** START Material provided **

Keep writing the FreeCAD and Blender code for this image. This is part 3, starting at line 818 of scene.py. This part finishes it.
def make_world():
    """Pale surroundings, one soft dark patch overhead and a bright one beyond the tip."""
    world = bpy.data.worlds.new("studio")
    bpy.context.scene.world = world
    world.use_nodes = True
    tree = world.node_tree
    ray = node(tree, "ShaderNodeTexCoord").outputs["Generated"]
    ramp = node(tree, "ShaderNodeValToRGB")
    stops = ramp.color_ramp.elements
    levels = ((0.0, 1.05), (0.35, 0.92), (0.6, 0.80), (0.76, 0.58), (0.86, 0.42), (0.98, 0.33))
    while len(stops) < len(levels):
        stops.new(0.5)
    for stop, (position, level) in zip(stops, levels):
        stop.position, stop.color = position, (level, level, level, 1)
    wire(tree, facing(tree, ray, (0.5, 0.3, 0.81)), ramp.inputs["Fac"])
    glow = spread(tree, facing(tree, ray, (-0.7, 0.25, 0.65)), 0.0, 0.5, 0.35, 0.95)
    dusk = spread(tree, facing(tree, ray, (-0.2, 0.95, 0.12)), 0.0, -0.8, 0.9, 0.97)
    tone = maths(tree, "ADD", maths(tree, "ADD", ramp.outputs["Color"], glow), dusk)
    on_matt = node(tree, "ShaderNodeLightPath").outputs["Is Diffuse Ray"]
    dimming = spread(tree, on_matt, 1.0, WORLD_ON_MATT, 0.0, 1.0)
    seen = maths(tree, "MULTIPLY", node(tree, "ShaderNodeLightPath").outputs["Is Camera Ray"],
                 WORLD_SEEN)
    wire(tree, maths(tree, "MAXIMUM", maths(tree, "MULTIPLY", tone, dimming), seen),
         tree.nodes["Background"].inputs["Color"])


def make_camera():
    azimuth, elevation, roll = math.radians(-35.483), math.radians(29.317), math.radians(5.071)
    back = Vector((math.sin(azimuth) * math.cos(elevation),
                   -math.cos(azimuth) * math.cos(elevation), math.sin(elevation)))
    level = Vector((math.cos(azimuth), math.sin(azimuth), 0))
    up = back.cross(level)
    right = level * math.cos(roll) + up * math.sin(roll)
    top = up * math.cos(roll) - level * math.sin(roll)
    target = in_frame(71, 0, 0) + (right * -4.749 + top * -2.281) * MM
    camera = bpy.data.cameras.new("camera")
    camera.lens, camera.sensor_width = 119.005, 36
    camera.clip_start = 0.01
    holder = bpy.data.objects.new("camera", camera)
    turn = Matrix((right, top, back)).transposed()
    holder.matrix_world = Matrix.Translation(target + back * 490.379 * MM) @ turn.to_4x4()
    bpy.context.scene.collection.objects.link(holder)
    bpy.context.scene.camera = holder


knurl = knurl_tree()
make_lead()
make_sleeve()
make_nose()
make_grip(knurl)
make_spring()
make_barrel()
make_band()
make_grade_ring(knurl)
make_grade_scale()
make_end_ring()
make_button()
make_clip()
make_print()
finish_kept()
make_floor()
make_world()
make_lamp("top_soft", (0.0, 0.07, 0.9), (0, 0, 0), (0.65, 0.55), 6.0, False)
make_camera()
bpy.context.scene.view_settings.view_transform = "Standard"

** END Material provided **

**What the task requires:** Return all of the data word for word.

**Output for this exercise:**
Keep writing the FreeCAD and Blender code for this image. This is part 3, starting at line 818 of scene.py. This part finishes it.
def make_world():
    """Pale surroundings, one soft dark patch overhead and a bright one beyond the tip."""
    world = bpy.data.worlds.new("studio")
    bpy.context.scene.world = world
    world.use_nodes = True
    tree = world.node_tree
    ray = node(tree, "ShaderNodeTexCoord").outputs["Generated"]
    ramp = node(tree, "ShaderNodeValToRGB")
    stops = ramp.color_ramp.elements
    levels = ((0.0, 1.05), (0.35, 0.92), (0.6, 0.80), (0.76, 0.58), (0.86, 0.42), (0.98, 0.33))
    while len(stops) < len(levels):
        stops.new(0.5)
    for stop, (position, level) in zip(stops, levels):
        stop.position, stop.color = position, (level, level, level, 1)
    wire(tree, facing(tree, ray, (0.5, 0.3, 0.81)), ramp.inputs["Fac"])
    glow = spread(tree, facing(tree, ray, (-0.7, 0.25, 0.65)), 0.0, 0.5, 0.35, 0.95)
    dusk = spread(tree, facing(tree, ray, (-0.2, 0.95, 0.12)), 0.0, -0.8, 0.9, 0.97)
    tone = maths(tree, "ADD", maths(tree, "ADD", ramp.outputs["Color"], glow), dusk)
    on_matt = node(tree, "ShaderNodeLightPath").outputs["Is Diffuse Ray"]
    dimming = spread(tree, on_matt, 1.0, WORLD_ON_MATT, 0.0, 1.0)
    seen = maths(tree, "MULTIPLY", node(tree, "ShaderNodeLightPath").outputs["Is Camera Ray"],
                 WORLD_SEEN)
    wire(tree, maths(tree, "MAXIMUM", maths(tree, "MULTIPLY", tone, dimming), seen),
         tree.nodes["Background"].inputs["Color"])


def make_camera():
    azimuth, elevation, roll = math.radians(-35.483), math.radians(29.317), math.radians(5.071)
    back = Vector((math.sin(azimuth) * math.cos(elevation),
                   -math.cos(azimuth) * math.cos(elevation), math.sin(elevation)))
    level = Vector((math.cos(azimuth), math.sin(azimuth), 0))
    up = back.cross(level)
    right = level * math.cos(roll) + up * math.sin(roll)
    top = up * math.cos(roll) - level * math.sin(roll)
    target = in_frame(71, 0, 0) + (right * -4.749 + top * -2.281) * MM
    camera = bpy.data.cameras.new("camera")
    camera.lens, camera.sensor_width = 119.005, 36
    camera.clip_start = 0.01
    holder = bpy.data.objects.new("camera", camera)
    turn = Matrix((right, top, back)).transposed()
    holder.matrix_world = Matrix.Translation(target + back * 490.379 * MM) @ turn.to_4x4()
    bpy.context.scene.collection.objects.link(holder)
    bpy.context.scene.camera = holder


knurl = knurl_tree()
make_lead()
make_sleeve()
make_nose()
make_grip(knurl)
make_spring()
make_barrel()
make_band()
make_grade_ring(knurl)
make_grade_scale()
make_end_ring()
make_button()
make_clip()
make_print()
finish_kept()
make_floor()
make_world()
make_lamp("top_soft", (0.0, 0.07, 0.9), (0, 0, 0), (0.65, 0.55), 6.0, False)
make_camera()
bpy.context.scene.view_settings.view_transform = "Standard"